Strategically, it can be expensive.
BigQuery exports only begin from the moment they’re activated.
They don’t backfill historical event-level data.
If your leadership team asks for a two-year analysis next year, but BigQuery was enabled yesterday, yesterday is where your raw dataset begins.
Common Issues Found During Audits
BigQuery Was Never Enabled
This is by far the most common finding.
Businesses assume they won’t need it.
Then eventually they do.
BigQuery Was Enabled Too Late
The second most common finding.
The export exists.
The historical data doesn’t.
Nobody Knows Whether It’s Working
I often ask:
“Are exports running successfully?”
The response is usually:
“I think so.”
No one has verified the dataset recently.
Permissions Are Too Restrictive
Analysts need access.
Developers need access.
Data teams need access.
Sometimes nobody outside the original implementation team can use the exported data.
No One Owns It
BigQuery gets enabled.
Then forgotten.
There are no validation procedures.
No documentation.
No ownership.
Where to Find It
Navigate to:
GA4 → Admin → Product Links → BigQuery Links
Review:
- Is BigQuery linked?
- Which Google Cloud project is connected?
- Is the correct dataset being used?
- Are exports active?
This review takes less than five minutes.
It can save years of frustration.
How to Validate BigQuery Export
If BigQuery is connected, don’t stop there.
Confirm that it actually works.
Review:
- Are daily exports arriving consistently?
- Are datasets updating?
- Have there been export failures?
- Do analysts have appropriate access?
- Does the exported data align with expectations?
A linked status isn’t enough.
Healthy exports require occasional validation.
What BigQuery Enables
One reason I encourage businesses to enable BigQuery early is because it creates options.
You may never need all of them.
But it’s difficult to predict future analytical requirements.
BigQuery enables capabilities such as:
Raw Event Analysis
Review the underlying event data powering GA4.
Advanced Funnel Reporting
Build custom analyses beyond standard reports.
Attribution Modeling
Explore alternative approaches to conversion credit.
Data Validation
Investigate duplicate events, missing parameters, and tracking anomalies.
CRM Integrations
Combine analytics data with customer information.
Long-Term Storage
Retain access to raw event-level data outside the GA4 interface.
Custom Dashboards
Support reporting environments tailored to your business.
Questions Worth Asking During an Audit
I often ask stakeholders:
- Is BigQuery enabled?
- Why was the decision made?
- Who owns the dataset?
- Who has access?
- How often is it reviewed?
- What questions can’t GA4 answer today?
- What questions might leadership ask next year?
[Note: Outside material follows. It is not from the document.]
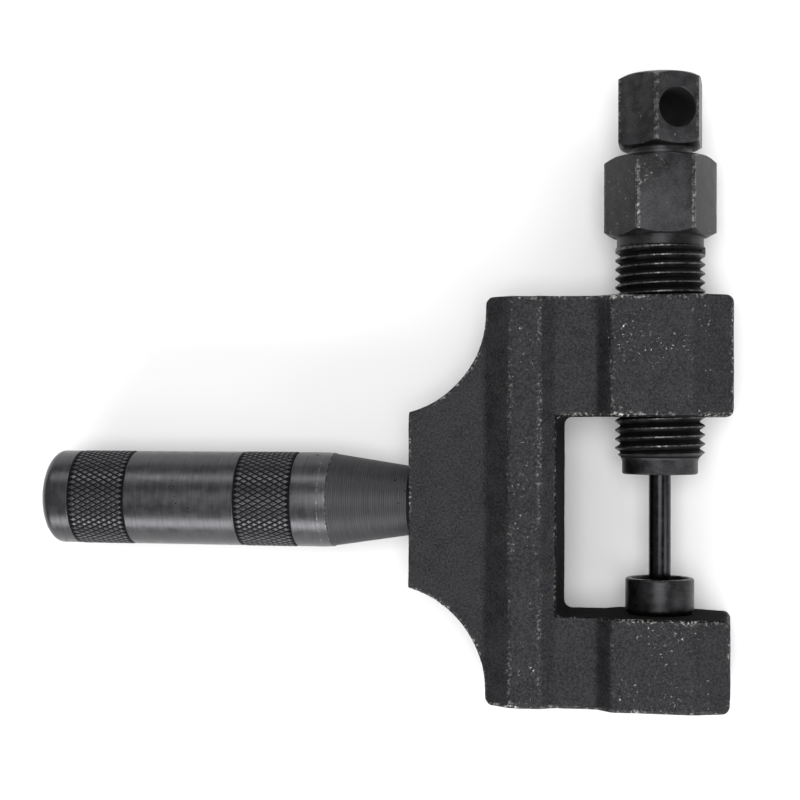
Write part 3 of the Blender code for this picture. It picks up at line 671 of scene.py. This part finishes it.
def painted_knurl_shade_and_marks(material, place):
    """Painted shade in the knurl's grooves, pits where the bar has been knocked, and the taper's turned
    rings.
    """
    radius = from_axis(material, place, HANDLE_AXIS, (0, 1, 1))
    along = add(material, "ShaderNodeSeparateXYZ", {0: place}, out="X")
    grooves = add(material, "ShaderNodeMapRange", {"Value": radius, "From Min": HANDLE_R,
                                                   "From Max": HANDLE_R - 0.12 * MM})
    on_knurl = [within(material, along, HANDLE_LOW.x + first, HANDLE_LOW.x + last, 0.1 * MM)
                for first, last in KNURL_BANDS]
    on_knurl = add(material, "ShaderNodeMath", {0: on_knurl[0], 1: on_knurl[1]}, operation="MAXIMUM")
    grooves = add(material, "ShaderNodeMath", {0: grooves, 1: on_knurl}, operation="MULTIPLY")
    patches = specks(material, place, 9 * MM, 0.54, 0.58, 7 * MM)
    pits = specks(material, place, 1.1 * MM, 0.62, 0.66)
    pits = add(material, "ShaderNodeMath", {0: pits, 1: patches}, operation="MULTIPLY")
    dark = add(material, "ShaderNodeMath", {0: grooves, 1: pits}, operation="MAXIMUM")
    rings = add(material, "ShaderNodeTexWave", {"Vector": place, "Scale": 0.314 / TAPER_RINGS,
                                                "Distortion": 1.5}, out="Fac", bands_direction="X")
    rings = add(material, "ShaderNodeMapRange", {"Value": rings, "To Min": 0.3, "To Max": 0.5})
    on_taper = within(material, along, HANDLE_SHOULDER_X - HANDLE_TAPER + TAPER_LAND, HANDLE_SHOULDER_X,
                      0.2 * MM)
    rings = add(material, "ShaderNodeMath", {0: rings, 1: on_taper}, operation="MULTIPLY")
    return add(material, "ShaderNodeMath", {0: dark, 1: rings}, operation="MAXIMUM")


def handle_highlights_and_wear(material, place):
    """Painted highlights with wear, broken into patches, on the two fine edges where the taper starts and on
    the tops of the knurl.
    """
    along = add(material, "ShaderNodeSeparateXYZ", {0: place}, out="X")
    radius = from_axis(material, place, HANDLE_AXIS, (0, 1, 1))
    taper = HANDLE_SHOULDER_X - HANDLE_TAPER
    edges = [within(material, along, taper - back - 0.1 * MM, taper - back + 0.1 * MM, 0.12 * MM)
             for back in (0, -TAPER_LAND)]
    edges = add(material, "ShaderNodeMath", {0: edges[0], 1: edges[1]}, operation="MAXIMUM")
    tops = within(material, radius, HANDLE_R + 0.12 * MM, HANDLE_R + MM, 0.03 * MM)
    wear_and_highlights = add(material, "ShaderNodeMath", {0: edges, 1: tops}, operation="MAXIMUM")
    return add(material, "ShaderNodeMath", {0: wear_and_highlights, 1: specks(material, place, 0.8 * MM, 0.45, 0.7)},
               operation="MULTIPLY")


def bar_hole_shade(material, place):
    """Painted shade on the wall of the hole through the drive screw's head."""
    offset = add(material, "ShaderNodeVectorMath", {0: place, 1: (SCREW_X, BAR_HOLE_Y, AXIS_Z)},
                 operation="SUBTRACT")
    offset = add(material, "ShaderNodeVectorMath", {0: offset, 1: BAR_HOLE_ALONG},
                 operation="CROSS_PRODUCT")
    away = add(material, "ShaderNodeVectorMath", {0: offset}, out="Value", operation="LENGTH")
    return within(material, away, 0, BAR_HOLE_R + 0.1 * MM, 0.05 * MM)


def screw_masks(thread_low, thread_high, root_r, major_r, corner_r, hole=None):
    """The painted shade of a screw (in its thread's roots, which oil darkens too, and on its hole's wall) and
    its bright ones.

    What has rubbed bright is the thread's crests, the hexagon's corners and patches of its faces.
    """

    def on_thread(material, place):
        along = add(material, "ShaderNodeSeparateXYZ", {0: place}, out="Y")
        return within(material, along, thread_low, thread_high, 0.2 * MM)

    def painted_shade_and_marks(material, place):
        radius = from_axis(material, place, SCREW_AXIS, (1, 0, 1))
        deep = add(material, "ShaderNodeMapRange", {"Value": radius, "From Min": (major_r + root_r) / 2,
                                                    "From Max": root_r})
        deep = add(material, "ShaderNodeMath", {0: deep, 1: on_thread(material, place)},
                   operation="MULTIPLY")
        if hole:
            deep = add(material, "ShaderNodeMath", {0: deep, 1: hole(material, place)}, operation="MAXIMUM")
        return deep

    def wear_and_highlights(material, place):
        radius = from_axis(material, place, SCREW_AXIS, (1, 0, 1))
        crests = within(material, radius, major_r - 0.06 * MM, major_r + 0.1 * MM, 0.03 * MM)
        crests = add(material, "ShaderNodeMath", {0: crests, 1: on_thread(material, place)},
                     operation="MULTIPLY")
        crests = add(material, "ShaderNodeMath", {0: crests, 1: specks(material, place, 0.9 * MM, 0.4, 0.75)},
                     operation="MULTIPLY")
        corners = within(material, radius, corner_r - 0.22 * MM, corner_r + MM, 0.15 * MM)
        corners = add(material, "ShaderNodeMath", {0: corners, 1: specks(material, place, MM, 0.44, 0.7)},
                      operation="MULTIPLY")
        patches = specks(material, place, 9 * MM, 0.52, 0.6, 2 * MM)
        scuffs = specks(material, place, 0.7 * MM, 0.6, 0.68, 5 * MM)
        scuffs = add(material, "ShaderNodeMath", {0: scuffs, 1: patches}, operation="MULTIPLY")
        on_hexagon = within(material, radius, major_r + 0.3 * MM, corner_r + MM, 0.1 * MM)
        scuffs = add(material, "ShaderNodeMath", {0: scuffs, 1: on_hexagon}, operation="MULTIPLY")
        lightened = add(material, "ShaderNodeMath", {0: crests, 1: corners}, operation="MAXIMUM")
        return add(material, "ShaderNodeMath", {0: lightened, 1: scuffs}, operation="MAXIMUM")

    return {"painted_shade_and_marks": painted_shade_and_marks, "wear_and_highlights": wear_and_highlights}


def anvil_rim_highlight_and_wear(material, place):
    """The cup's rim, lightened as a painted highlight and as wear from the chain plates."""
    along = add(material, "ShaderNodeSeparateXYZ", {0: place}, out="Y")
    rim = within(material, along, ANVIL_HIGH.y - 0.12 * MM, ANVIL_HIGH.y + MM, 0.2 * MM)
    return add(material, "ShaderNodeMath", {0: rim, 1: specks(material, place, 1.4 * MM, 0.45, 0.7)},
               operation="MULTIPLY")


# Drop-forged steel, shot blasted and blackened: dry and gritty, with bright flecks where it has rubbed.
# Blasting leaves pits of about 0.2 mm, too fine to show, so the grit is drawn twice as coarse.
# The throat's walls are darkened to the first colour as painted shade.
FORGED_BLACK = blackened(
    "blasted_black_forging", colours=("1B1B1C", "1F1F21", "3A3A3C"), metallic=0.7, roughness=(0.5, 0.64),
    grit=0.45 * MM, haze=4 * MM, relief=0.1 * MM, grit_share=0.8, painted_shade_and_marks=throat_painted_shade,
    wear_and_highlights=forging_rubbed, edge_tint=0.35)
# A turned bar, cold blackened: satin, with fine rings round it, painted shade in the knurl grooves, a few
# pits, and painted highlights with wear on the taper's edges and knurl tops.
# The turning tool's rings are about 0.1 mm apart, too fine to show, so they are drawn a little coarser.
TURNED_BLACK = blackened(
    "cold_blackened_turned_bar", colours=("1E1E20", "414143", "515153"), metallic=0.95,
    roughness=(0.28, 0.4), grit=MM, haze=2.2 * MM, relief=0.006 * MM, grit_share=0.75,
    stretch=(1 / 0.16, 1 / 7, 1 / 7), painted_shade_and_marks=painted_knurl_shade_and_marks, wear_and_highlights=handle_highlights_and_wear, wear_and_highlight_colour="7C7A76")
# Machined steel, black oxide and oiled: near black in the thread's roots from oil and painted shade, with
# broken bright crests.
# The oxide's own grain is under 0.1 mm, too fine to show, so it is drawn at a third of a millimetre.
GUIDE_BLACK = blackened(
    "oiled_black_guide_steel", colours=("0C0C0D", "1F1F20", "38383A"), metallic=0.85,
    roughness=(0.36, 0.52), grit=0.35 * MM, haze=2.6 * MM, relief=0.012 * MM, wear_and_highlight_colour="7C7A76",
    **screw_masks(GUIDE_NOSE_HIGH, GUIDE_THREAD_HIGH, GUIDE_ROOT_R, GUIDE_MAJOR_R, GUIDE_FLATS / sqrt(3)))
# The same finish on the drive screw, newer and greyer, with painted shade on its bar hole's wall.
DRIVE_BLACK = blackened(
    "oiled_black_drive_steel", colours=("242426", "303031", "464648"), metallic=0.85,
    roughness=(0.34, 0.48), grit=0.3 * MM, haze=2.6 * MM, relief=0.01 * MM, wear_and_highlight_colour="8A8884",
    **screw_masks(DRIVE_DOG_HIGH, DRIVE_THREAD_HIGH, DRIVE_ROOT_R, DRIVE_MAJOR_R, DRIVE_FLATS / sqrt(3),
                  hole=bar_hole_shade))
# Hardened steel, oil blackened: satin, with a rim lightened as painted highlight and wear, and turning rings
# drawn coarse enough to show.
ANVIL_BLACK = blackened(
    "oil_blackened_anvil", colours=("121213", "232324", "353537"), metallic=0.9, roughness=(0.3, 0.44),
    grit=MM, haze=1.6 * MM, relief=0.006 * MM, stretch=(1 / 4, 1 / 0.18, 1 / 4), wear_and_highlights=anvil_rim_highlight_and_wear,
    wear_and_highlight_colour="7C7A76")
# A hardened pin, ground smooth and left dark from its heat treatment: a soft sheen with faint rings,
# coarser than a grinding wheel leaves them so that they can show.
PIN_DARK = blackened(
    "ground_dark_pin", colours=("121213", "202022", "2C2C2E"), metallic=0.95, roughness=(0.18, 0.3),
    grit=MM, haze=1.8 * MM, relief=0.004 * MM, stretch=(1 / 3, 1 / 0.15, 1 / 3))
# Drawn music wire, oiled: bright grey, with fine drawing marks.
SPRING_WIRE = blackened(
    "drawn_spring_wire", colours=("323233", "67676A", "848486"), metallic=1.0, roughness=(0.22, 0.36),
    grit=0.9 * MM, haze=3 * MM, relief=0.004 * MM)


# ---------------------------------------------------------------- stage

FLOOR_SIZE = 4
# Each softbox's name, place, width and depth in metres, and power in watts.
SOFTBOXES = (
    ("key", (0.05, -0.85, 0.42), (1.7, 0.35), 12.5),
    ("far", (0.0, 0.75, 0.6), (1.5, 0.16), 4),
    ("overhead", (0.12, 0.0, 1.25), (0.7, 0.7), 9),
    ("side", (0.9, -0.3, 0.4), (0.3, 0.5), 2.2),
)
LIT_SPOT = (0, -0.02, 0.01)
ROOM_LIGHT = 0.32
# The camera's lens in millimetres, its place, and its turns in degrees.
LENS = 76.5
NEAREST_SEEN = 0.02
CAMERA_PLACE = Vector((SCREW_X + 16.69 * MM, MIDDLE_Y + 16.74 * MM, AXIS_Z + 384.78 * MM))
TURN_Y, TURN_X, TURN_Z = 11.18, 0.86, 0.23


def make_stage():
    """A wide sheet of pale matt paper under the tool."""
    bpy.ops.object.select_all(action="DESELECT")
    bpy.ops.mesh.primitive_plane_add(size=FLOOR_SIZE, location=(0, 0, FRAME_LOW.z))
    floor = bpy.context.object
    floor.name = "pale_floor"
    paper = bpy.data.materials.new("pale_paper")
    paper.use_nodes = True
    shader = paper.node_tree.nodes["Principled BSDF"]
    shader.inputs["Base Color"].default_value = linear("F6F6F6")
    shader.inputs["Roughness"].default_value = 0.9
    shader.inputs["Specular IOR Level"].default_value = 0.1
    floor.data.materials.append(paper)


def softbox(name, place, size, power):
    """A rectangular lamp turned towards the tool."""
    light = bpy.data.lights.new(name, "AREA")
    light.shape = "RECTANGLE"
    light.size, light.size_y = size
    light.energy = power
    lamp = bpy.data.objects.new(name, light)
    bpy.context.scene.collection.objects.link(lamp)
    lamp.location = place
    lamp.rotation_euler = (Vector(LIT_SPOT) - Vector(place)).to_track_quat("-Z", "Y").to_euler()


def make_lights():
    """A dim white room with a long low key in front, a softer box behind, one overhead and one aside."""
    world = bpy.data.worlds.new("studio")
    bpy.context.scene.world = world
    world.use_nodes = True
    world.node_tree.nodes["Background"].inputs["Color"].default_value = (1, 1, 1, 1)
    world.node_tree.nodes["Background"].inputs["Strength"].default_value = ROOM_LIGHT
    for box in SOFTBOXES:
        softbox(*box)
    bpy.context.scene.view_settings.view_transform = "Standard"


def make_camera():
    """A long lens looking almost straight down, from a little to the right of the screws."""
    camera = bpy.data.objects.new("camera", bpy.data.cameras.new("camera"))
    bpy.context.scene.collection.objects.link(camera)
    camera.data.lens = LENS
    camera.data.clip_start = NEAREST_SEEN
    turn = (Matrix.Rotation(radians(TURN_Y), 4, "Y") @ Matrix.Rotation(radians(TURN_X), 4, "X")
            @ Matrix.Rotation(radians(TURN_Z), 4, "Z"))
    camera.matrix_world = Matrix.Translation(CAMERA_PLACE) @ turn
    bpy.context.scene.camera = camera


make_camera()
make_lights()
make_stage()

PIECES = (
    (make_frame, "frame", "frame", "forged_frame", FORGED_BLACK),
    (make_handle, "handle", "frame", "turned_handle", TURNED_BLACK),
    (make_anvil, "anvil", "frame", "anvil_steel", ANVIL_BLACK),
    (make_guide_screw, "guide_screw", "guide_screw", "guide_screw_steel", GUIDE_BLACK),
    (make_drive_screw, "drive_screw", "drive_screw", "drive_screw_steel", DRIVE_BLACK),
    (make_push_pin, "push_pin", "pin_feed", "pin_steel", PIN_DARK),
    (make_pin_spring, "pin_spring", "guide_feed", "spring_steel", SPRING_WIRE),
)
for make, node, body, slot, finish in PIECES:
    piece = make()
    piece.data.materials.clear()
    piece.data.materials.append(finish)
    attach(piece, body)
    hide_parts(node)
These conversations tend to shift BigQuery from a technical topic to a business discussion.
Signs Your Organization Might Need BigQuery
A review becomes especially valuable if:
- Analysts rely heavily on Explorations.
- Marketing teams question attribution.
- Ecommerce tracking needs validation.
- CRM integrations are planned.
- Leadership requests historical analysis.
- Teams regularly export GA4 data into spreadsheets.
- Reporting requirements continue to evolve.
You don’t have to be an enterprise organization to benefit.
You simply have to value flexibility.
Best Practices
A few habits can prevent future regret.
- Enable BigQuery early.
- Assign ownership responsibilities.
- Review exports regularly.
- Validate dataset health.
- Document access permissions.
- Educate stakeholders on its capabilities.
- Include BigQuery reviews in recurring audits.
The cost of enabling it is often much lower than the cost of wishing you had.
BigQuery Audit Checklist
Use this checklist during your next review:
□ Verify BigQuery is linked.
□ Confirm the correct Google Cloud project.
□ Review export status.
□ Validate daily exports.
□ Check dataset health.
□ Review user access permissions.
□ Document ownership responsibilities.
□ Identify future reporting requirements.
□ Include BigQuery reviews in recurring audits.
Wrapping Up
Most organizations don’t wake up one morning thinking:
“Today is the day we finally need BigQuery.”
The need usually appears gradually.
A question leadership wants answered.
A report that GA4 can’t produce.
An investigation into unexpected trends.
A desire to connect analytics with other business systems.
By then, the value of historical raw data becomes obvious.
I’ve never had a client complain that they enabled BigQuery too early.
I have had many wish they had enabled it sooner.
Because in analytics, some opportunities can be recreated.
Historical data usually isn’t one of them.